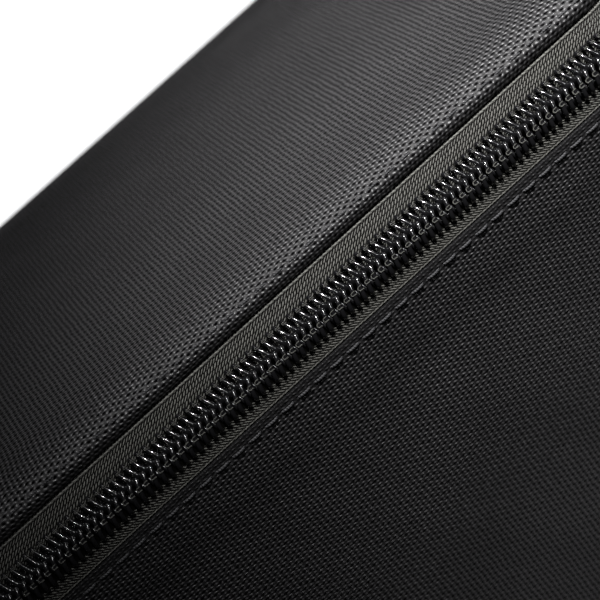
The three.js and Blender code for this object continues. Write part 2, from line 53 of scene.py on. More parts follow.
# ------------------------------------------------------------------ driving sizes
HALF_X, HALF_Y = 77.5, 45.0  # wall planes
R_FRONT, R_BACK = 18.0, 10.0  # upright corner radii
WALL_TOP = 101.5
# The zip lies on a 45 degree slope that rises inwards from the wall top; this is its middle.
ZIP_INSET = 3.75
ZIP_Z = WALL_TOP + ZIP_INSET
COS45 = math.sqrt(0.5)
TOOTH_PITCH = 1.3
TOOTH_AT = 4.3  # run position of one lower tooth
SPLIT_Y = 19.5  # on the right the upper zip half stays with the bag behind this

STITCH = 3.1  # pitch of sewn stitches
STITCH_ENDS = (-1.18, 1.18)  # ends of a stitch from its middle
TOPSTITCH_Z = WALL_TOP - 1.5
SEAM_Y = 33.1  # upright side seams

LID_INSET = 8.0
LID_HALF_X = HALF_X - LID_INSET
LID_FRONT_Y, LID_BACK_Y = -HALF_Y + LID_INSET, 44.7
R_LID_FRONT, R_LID_BACK = R_FRONT - LID_INSET, 5.0
HEM_EDGE = 109.93  # lower edge of the turned hem
HEM_SOFT = 111.30  # the hem starts to roll over here
SHOULDER, SHOULDER_Z, CROWN_Z = 10.0, 114.4, 115.0  # shoulder width, its height, lid middle

HANDLE_Z = 51.5  # middle of the handle
GRIP_LENGTH = 36.2


# ------------------------------------------------------------------ mesh helpers
def new_mesh(name, verts, faces, material, uvs=None, shade_smooth=True):
    mesh = bpy.data.meshes.new(name)
    verts = np.asarray(verts, float) * MILLI
    mesh.from_pydata(verts.tolist(), [], [list(map(int, face)) for face in faces])
    if uvs is not None:
        layer = mesh.uv_layers.new(name="UVMap")
        corners = np.empty(len(mesh.loops), np.int32)
        mesh.loops.foreach_get("vertex_index", corners)
        layer.data.foreach_set("uv", np.asarray(uvs, float)[corners].astype(np.float32).ravel())
    mesh.materials.append(material.data)
    mesh.polygons.foreach_set("use_smooth", [shade_smooth] * len(mesh.polygons))
    mesh.update()
    obj = bpy.data.objects.new(name, mesh)
    bpy.context.scene.collection.objects.link(obj)
    return obj


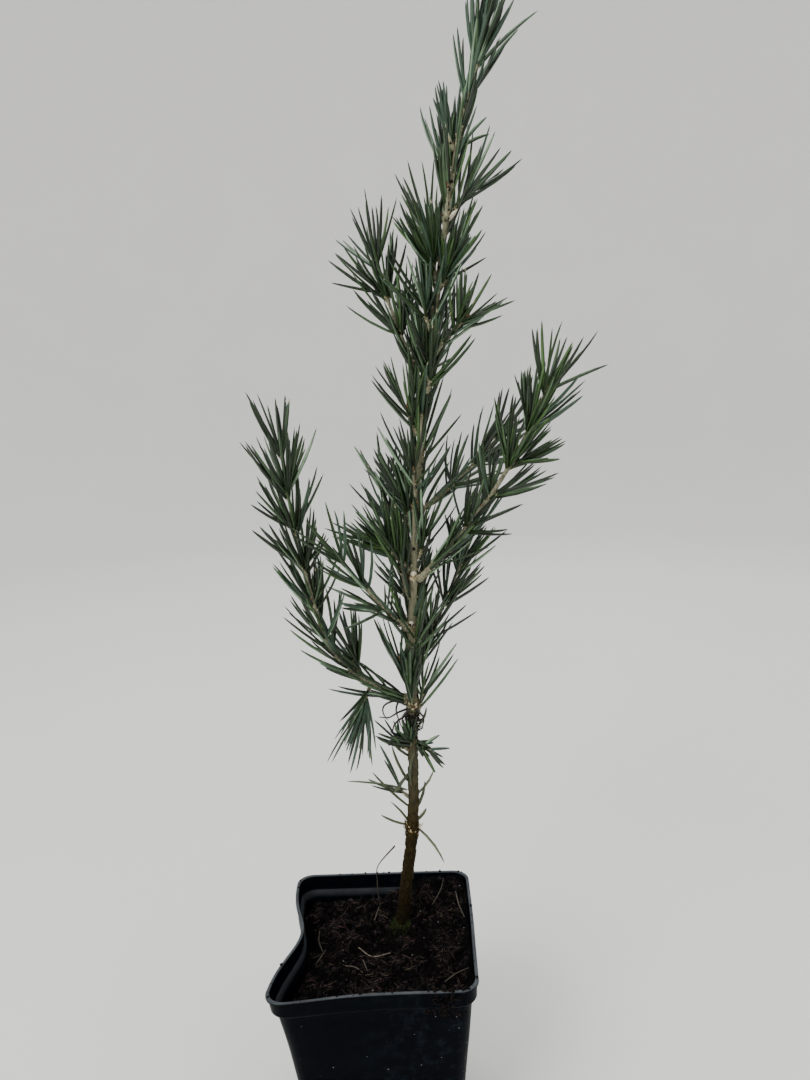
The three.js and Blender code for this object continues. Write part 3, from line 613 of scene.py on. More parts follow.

* TASK TO COMPLETE: Look through the material above and pick out each line holding the word "three".

* THE SOLUTION:
The three.js and Blender code for this object continues. Write part 2, from line 53 of scene.py on. More parts follow.
The three.js and Blender code for this object continues. Write part 3, from line 613 of scene.py on. More parts follow.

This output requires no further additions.